Action by John B. Switzler against F. E. Earnhart. Judgment for complainant, and defendant appeals. Reversed and remanded with directions.

Douglas W. Bailey, for appellant.

R. J Slater and James A. Fee, for appellee.

Before GILBERT and ROSS, Circuit Judges, and HANFORD, District Judge.

GILBERT Circuit Judge.

The appellant brings this appeal from a decree rendered against him in a suit which was brought by the appellee to protect a possessory right to an island in the Columbia river. The bill alleged that the land is unsurveyed public land of the United States, that the appellee had settled thereon with the intention to acquire the same under the homestead laws of the United Stats as soon as the same should be surveyed, and it sets up the facts which showed the invasion of his right by the appellant.

The appellant raises in this court, for the first time, the question of the jurisdiction of the Circuit Court to entertain the bill. There is no averment of diversity of citizenship of the parties; but the appellee contends that there was jurisdiction by reason of the federal question involved. In Devine v. Los Angeles, 202 U.S. 313, 26 Sup.Ct. 652, 50 L.Ed. 1046, the Supreme Court reaffirmed the rule of numerous of its previous decisions that a cause can only be maintained in the Circuit Court of the United States on the ground that it arises under the Constitution and laws of the United States, when it does really and substantially involve a controversy as to the effect or construction of the Constitution or some law or treaty of the United States, upon the determination of which the result depends, and that this must appear from the plaintiff's statement of his own claim, and cannot be aided by allegations as to defenses which may be interposed.

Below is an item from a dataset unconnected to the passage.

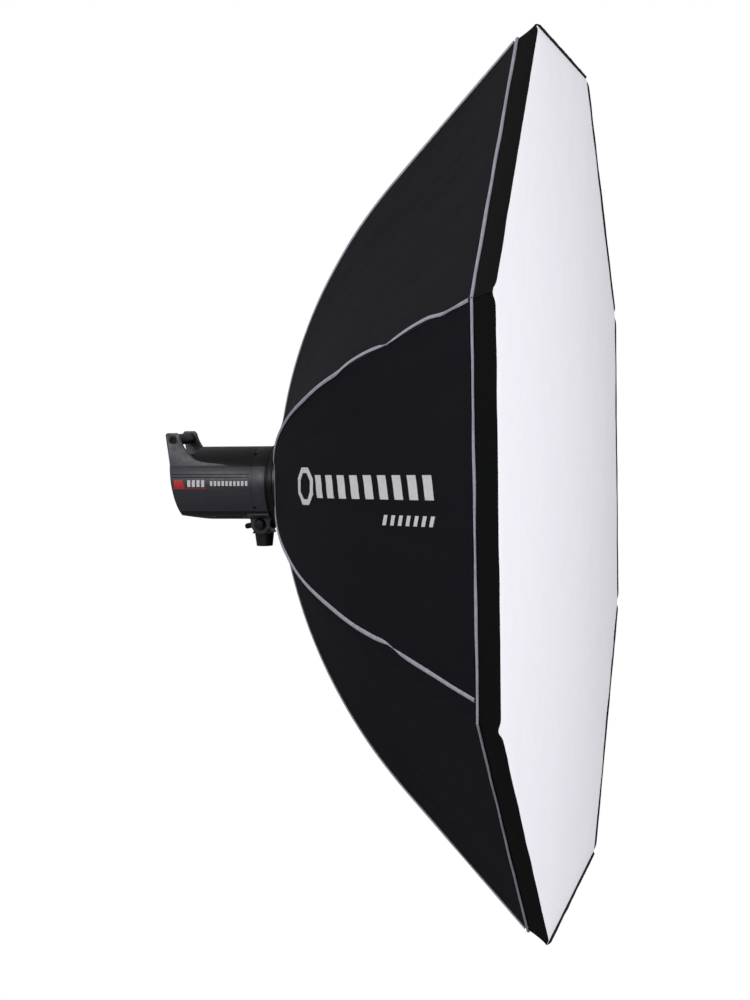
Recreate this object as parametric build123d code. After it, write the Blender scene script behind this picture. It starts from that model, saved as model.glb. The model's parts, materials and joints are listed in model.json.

It is not shown, nor can it be, that any such constitutional or statutory question is involved in the present case. There is no allegation in the bill that any such question is presented, or that the appellee's rights depend upon the answer thereto. It is true that the right of settlers upon unsurveyed public lands as against all except the United States is recognized by the courts, and that such a settlement, while it confers no right as against the government, is a valid settlement and possession thereunder may be protected. In Buxton v. Traver, 130 U.S. 232 9 Sup.Ct. 509, 32 L.Ed. 920, the court said:

'A settlement upon the public lands in advance of the public surveys is allowed to parties who, in good faith, intend, when the surveys are made and returned to the local land office, to apply for their purchase.'

And in Clements v. Warner, 24 How. 394, 16 L.Ed. 695, the court said:

'The law deals tenderly with one who, in good faith, goes upon the public land with a view of making a home thereon.'

The only statute which, in express terms, recognizes the right of an intending homestead claimant to settle upon unsurveyed public land is Act May 14, 1880, c. 89, 21 Stat. 140 (U.S. Comp. St. 1901, p. 1392), which provides that a homestead settler on public land, whether surveyed or unsurveyed, shall be allowed the same time to file his homestead application and perfect his original entry 'as is now allowed to settlers under the pre-emption laws,' and that his right shall relate back to the date of settlement.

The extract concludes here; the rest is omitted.